On the side of political achievement, he said, the result of Ottawa would not be seen all at once, but he was convinced it was going to lead ultimately to the salvation of this country, find new openings for our people, and new markets for our trade.
“I think one can already begin to discern the cumulative effects of these three great achievements of reparations, conversion and Ottawa. One can see that they are already beginning to produce results,” he continued.
“Orders are coming in today from quarters from which none has been received for a very long period, and I am told that money is being spent today extensively on advertising which for many months has not been deemed to be worth the expenditure of money.”
Mr Chamberlain laid the foundation stone of the new structure before the luncheon.
A feature of the building, the cost of which will be approximately £83,000, will be the safe deposit in the basement, which is the first of its kind to be constructed in the provinces.
The Lord Mayor and Lady Mayoress (Alderman and Mrs J B Burman) and members of the Bank committee and the City Council were present at the ceremony. Opening the proceedings, the Lord Mayor, referring to Mr Chamberlain’s associations with the bank, said: “The child of his imagination has grown into a lusty youth, with prospects of further development.”
Mr T Cecil Howitt (architect) handed to Mr Chamberlain a silver trowel, and a representative of the builders, W J Whittall and Son, Ltd, presented him with a souvenir mallet with which to lay the stone. At the request of the Lord Mayor, the stone was spread with cement, it was gently lowered into place, and having given it three taps, Mr Chamberlain declared it well and truly laid.
The inscription of the stone reads:-
The first Municipal Savings Bank in Great Britain …. This stone was laid on 22 October, 1932, by the Right Hon. Neville Chamberlain, MP, Chancellor of the Exchequer, First Chairman of the Bank, by whom the idea was originally conceived, and who was principally responsible for its initiation.”

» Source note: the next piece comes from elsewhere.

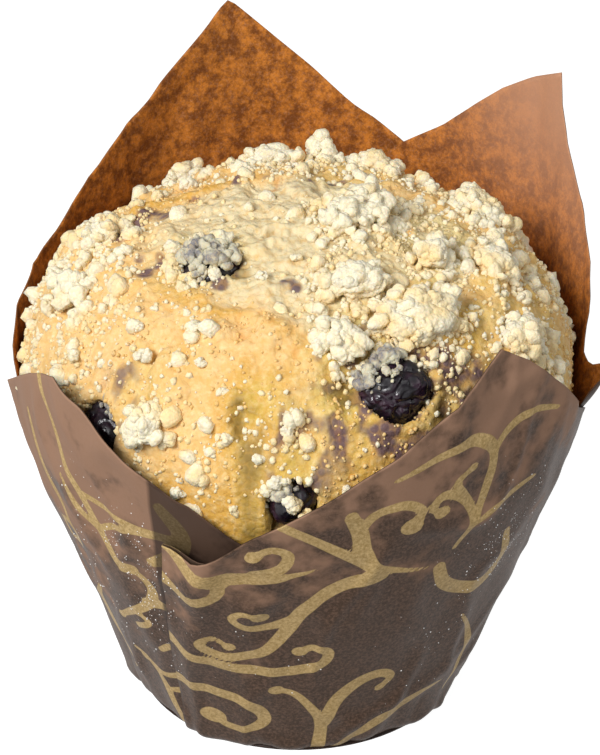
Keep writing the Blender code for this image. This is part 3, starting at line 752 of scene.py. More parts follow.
def cake_masks(points):
    """Colour, painted shade and crumb masks over the cake, one number a vertex each."""
    places = points[:, :2]
    spot = points * (1, 1, 0.6)
    low = smooth((CROWN_HEIGHT + 2 - points[:, 2]) / 5.0)
    gap = lip_gap(places)
    wander = noise(spot, 6.0, 121) * 0.25
    pale = np.clip(patches(places, PALE) + 0.35 * smooth(-gap / 4) + wander, 0, 1)
    browned = np.clip(patches(places, BROWNED) + wander + low * 0.6
                      + 0.5 * np.exp(-(gap / 1.8) ** 2), 0, 1.2)
    stains = patches(places, STAINS) * smooth(layered(spot, 3.2, 131, 2) + 0.62)
    greenish = patches(places, GREENISH) * smooth(noise(spot, 5.0, 141) + 0.9)
    crumbly = patches(places, CRUMBLY)
    clear = 1 - patches(places, BARE)
    outside_case = smooth((points[:, 2] - CROWN_HEIGHT + 2) / 3.0)
    patchy = smooth(noise(spot, 4.5, 151) + 0.65)
    # Painted shade in the hollows of the crust.
    hollow_shade = patches(places, [(*spots[:2], spots[2] * 0.8, min(spots[3] * 0.8, 1.0)) for spots in HOLLOWS])
    hollow_shade = hollow_shade * smooth(noise(spot, 1.6, 157) + 1.1)
    fine = (0.04 + crumbly * (0.25 + 0.75 * patchy ** 2)) * clear * outside_case
    coarse = (0.02 + crumbly ** 2 * patchy) * clear * outside_case
    grit = np.clip(1.15 - pale * 1.3, 0, 1) * outside_case * smooth(noise(spot, 3.4, 155) + 0.85)
    return {"pale": pale, "browned": browned, "stain": np.clip(stains, 0, 1), "greenish": greenish,
            "fine_crumbs": fine, "coarse_crumbs": coarse, "crag": crust_grains(places), "grit": grit,
            "hollow_shade": hollow_shade}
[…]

In asking Mr Chamberlain to lay the stone, the Lord Mayor said that all would agree that the words on the stone were noble and true words.
Alderman R R Gelling, chairman of the Municipal Bank Committee, proposing a vote of thanks to Mr Chamberlain, said the building would be put up without a penny cost to the ratepayers of the city, although it was their property. It was the safeguard for the whole of the ratepayers of Birmingham, who desired to deposit their money there.
Alderman Sir Percival Bower, seconding, said he believed the Birmingham Municipal Bank to be the greatest institution of its kind in the country.
Acknowledging the vote of thanks, Mr Chamberlain declared that while the memory of the public was often short they had shown, by asking him to perform that ceremony, that though many years had elapsed since he ceased to take an active part in the management of the bank, they had not forgotten the contribution he was able to make towards bringing it into the world.
“I could not but be deeply touched,” he added, “by your permitting my name to be inscribed on that stone accompanied by such words as those. I like to think that long after I have gone, the future citizens of Birmingham will perhaps cast an eye on that stone and may reflect that I served my apprenticeship to public life in my own city and that the long connection with the administration of local affairs in which my family has engaged and which was begun by my father, in due course descended to his son.”
Naturally, on an occasion like this, Mr Chamberlain continued, his thoughts went to back to the early days of the bank, and he thought of those who shared with him the anxieties and labours which attended its birth and the joys and success that followed.
Mr Chamberlain referred to Mr J P Hilton, the present manager of the bank; to Alderman Lovsey, who “went with me into so many factory yards and whose persuasive eloquence wheedled the savings out of the more responsible munition workers”; to the late Mr Eldred Hallas and the late Councillor Appleby, who succeeded him (Mr Chamberlain) as chairman of the bank.
“I am proud to think that in Birmingham we can always find fresh hands and hearts to take the place of those who are gone.”
In later years, the bank had experienced harder times, but there will still be those who showed an equal care, industry and readiness, sacrificing their time and leisure to maintain the bank’s wonderful reputation. Every time he came back, he found the bank bigger and stronger and commanding greater support.
To-day the bank had reached a landmark in its history. The foundation stone had just been laid of a building which was not only going to provide increased necessary accommodation but which, by its dignity and beauty, and by the place it could occupy in the civic centre of the city, would be a monument worthy of a great and beneficent institution.
“Long may the bank prosper! Long may it continue to grow in the confidence and affection of the people of Birmingham!” he concluded.